Blog Post
Why we argue
25 February 2026
When couples tell me their arguments are getting more frequent and harder to resolve, the first thing I often say surprises them: the content of the argument probably isn't the main issue.
What you fought about — the thing left undone, the tone, the habit that keeps resurfacing — is rarely the whole story. Sometimes conflict is less about the subject matter and more about what it's doing for the relationship.
Arguments create space between partners. They assert difference. They say: I am not entirely
yours. And in a close relationship, that can feel — maybe unconsciously — necessary. The demands of 'us' can press against a sense of 'me'. Conflict is one way of pushing back. Making up is one way of coming close again.
The cycle of moving apart and coming back together isn't a sign that something is wrong. It's the relationship regulating itself.
There are quieter ways to achieve the same thing — asking for time alone, being honest about needing space. But a snap often does the job more efficiently, if less gracefully.
Knowing this doesn't stop the arguments. But it can change how much they disturb us.

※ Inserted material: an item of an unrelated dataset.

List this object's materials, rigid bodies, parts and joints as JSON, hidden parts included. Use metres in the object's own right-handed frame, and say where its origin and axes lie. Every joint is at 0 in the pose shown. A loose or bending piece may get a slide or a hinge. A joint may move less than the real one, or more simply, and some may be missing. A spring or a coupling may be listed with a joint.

And there's one more thing worth knowing: the gap that conflict creates — the reminder that your partner is genuinely separate from you — is also part of what keeps desire alive. Desire doesn't thrive in total harmony. It needs a distance to cross.
As my late clinical supervisor, the wonderful Richard Newbury, once remarked: "Couples that don't fight, don't fuck."
He was right. The forces behind the conflict and the forces behind desire are, more often than not, the same thing.